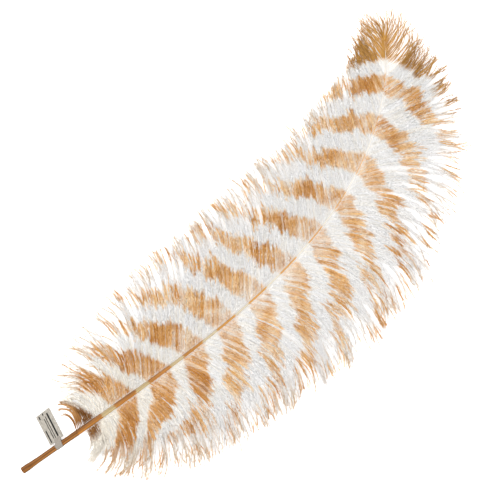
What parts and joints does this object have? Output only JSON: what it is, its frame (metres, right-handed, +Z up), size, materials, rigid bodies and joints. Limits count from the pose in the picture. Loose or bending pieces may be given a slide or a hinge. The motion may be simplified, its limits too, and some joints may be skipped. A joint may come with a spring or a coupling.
{
  "type": "quill pen",
  "caption": "Whole banded ostrich plume as a quill: bare hollow barrel cut square at its end, grooved curving shaft, soft barbed vane, and a small blank label strapped round the stem.",
  "frame": {"origin": "centre of the square-cut end of the quill, on the shaft's axis", "axes": "+X along the bare stem towards the tip; +Y towards the left vane, the side that the shaft curves to; +Z up, away from the table that the plume lies on"},
  "size_m": [0.5735, 0.281, 0.0087],
  "materials": {
    "quill_horn": "semi-matte brown keratin with long streaks and a groove",
    "pulp_membrane": "dry translucent membrane",
    "pith_foam": "matte foam pith",
    "barbs_banded": "soft white barbs dyed with caramel bands",
    "down_brown": "dark brown down",
    "label_card": "grey-beige fibrous label stock",
    "label_strap": "thin pale grey paper strip"
  },
  "bodies": {
    "feather": {"calamus": "quill_horn", "pulp_caps": "pulp_membrane", "rachis": "quill_horn", "pith": "pith_foam", "left_tuft": "down_brown", "right_tuft": "down_brown", "tip_barbs": "barbs_banded", "left_barbs_01": "barbs_banded", "left_barbs_02": "barbs_banded", "left_barbs_03": "barbs_banded", "left_barbs_04": "barbs_banded", "left_barbs_05": "barbs_banded", "left_barbs_06": "barbs_banded", "left_barbs_07": "barbs_banded", "left_barbs_08": "barbs_banded", "left_barbs_09": "barbs_banded", "left_barbs_10": "barbs_banded", "left_barbs_11": "barbs_banded", "left_barbs_12": "barbs_banded", "right_barbs_01": "barbs_banded", "right_barbs_02": "barbs_banded", "right_barbs_03": "barbs_banded", "right_barbs_04": "barbs_banded", "right_barbs_05": "barbs_banded", "right_barbs_06": "barbs_banded", "right_barbs_07": "barbs_banded", "right_barbs_08": "barbs_banded", "right_barbs_09": "barbs_banded", "right_barbs_10": "barbs_banded", "right_barbs_11": "barbs_banded", "right_barbs_12": "barbs_banded"},
    "strap": {"strap_inner_turn": "label_strap"},
    "label": {"strap_loop": "label_strap", "label_card": "label_card"}
  },
  "joints": [
    {"name": "label_slide", "type": "slide", "parent": "feather", "child": "strap", "axis": [1, 0, 0], "range_m": [-0.0205, 0.002]},
    {"name": "label_swivel", "type": "hinge", "parent": "strap", "child": "label", "pos_m": [0.0445, 0, 0], "axis": [1, 0, 0], "continuous": true}
  ]
}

# Request
From the listing above, extract every line exactly as it stands.

# Result of the task
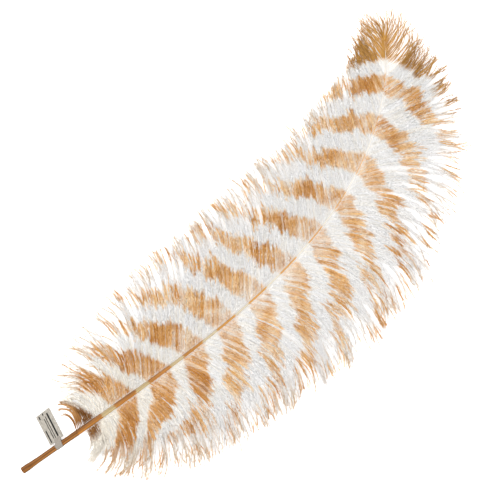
What parts and joints does this object have? Output only JSON: what it is, its frame (metres, right-handed, +Z up), size, materials, rigid bodies and joints. Limits count from the pose in the picture. Loose or bending pieces may be given a slide or a hinge. The motion may be simplified, its limits too, and some joints may be skipped. A joint may come with a spring or a coupling.
{
  "type": "quill pen",
  "caption": "Whole banded ostrich plume as a quill: bare hollow barrel cut square at its end, grooved curving shaft, soft barbed vane, and a small blank label strapped round the stem.",
  "frame": {"origin": "centre of the square-cut end of the quill, on the shaft's axis", "axes": "+X along the bare stem towards the tip; +Y towards the left vane, the side that the shaft curves to; +Z up, away from the table that the plume lies on"},
  "size_m": [0.5735, 0.281, 0.0087],
  "materials": {
    "quill_horn": "semi-matte brown keratin with long streaks and a groove",
    "pulp_membrane": "dry translucent membrane",
    "pith_foam": "matte foam pith",
    "barbs_banded": "soft white barbs dyed with caramel bands",
    "down_brown": "dark brown down",
    "label_card": "grey-beige fibrous label stock",
    "label_strap": "thin pale grey paper strip"
  },
  "bodies": {
    "feather": {"calamus": "quill_horn", "pulp_caps": "pulp_membrane", "rachis": "quill_horn", "pith": "pith_foam", "left_tuft": "down_brown", "right_tuft": "down_brown", "tip_barbs": "barbs_banded", "left_barbs_01": "barbs_banded", "left_barbs_02": "barbs_banded", "left_barbs_03": "barbs_banded", "left_barbs_04": "barbs_banded", "left_barbs_05": "barbs_banded", "left_barbs_06": "barbs_banded", "left_barbs_07": "barbs_banded", "left_barbs_08": "barbs_banded", "left_barbs_09": "barbs_banded", "left_barbs_10": "barbs_banded", "left_barbs_11": "barbs_banded", "left_barbs_12": "barbs_banded", "right_barbs_01": "barbs_banded", "right_barbs_02": "barbs_banded", "right_barbs_03": "barbs_banded", "right_barbs_04": "barbs_banded", "right_barbs_05": "barbs_banded", "right_barbs_06": "barbs_banded", "right_barbs_07": "barbs_banded", "right_barbs_08": "barbs_banded", "right_barbs_09": "barbs_banded", "right_barbs_10": "barbs_banded", "right_barbs_11": "barbs_banded", "right_barbs_12": "barbs_banded"},
    "strap": {"strap_inner_turn": "label_strap"},
    "label": {"strap_loop": "label_strap", "label_card": "label_card"}
  },
  "joints": [
    {"name": "label_slide", "type": "slide", "parent": "feather", "child": "strap", "axis": [1, 0, 0], "range_m": [-0.0205, 0.002]},
    {"name": "label_swivel", "type": "hinge", "parent": "strap", "child": "label", "pos_m": [0.0445, 0, 0], "axis": [1, 0, 0], "continuous": true}
  ]
}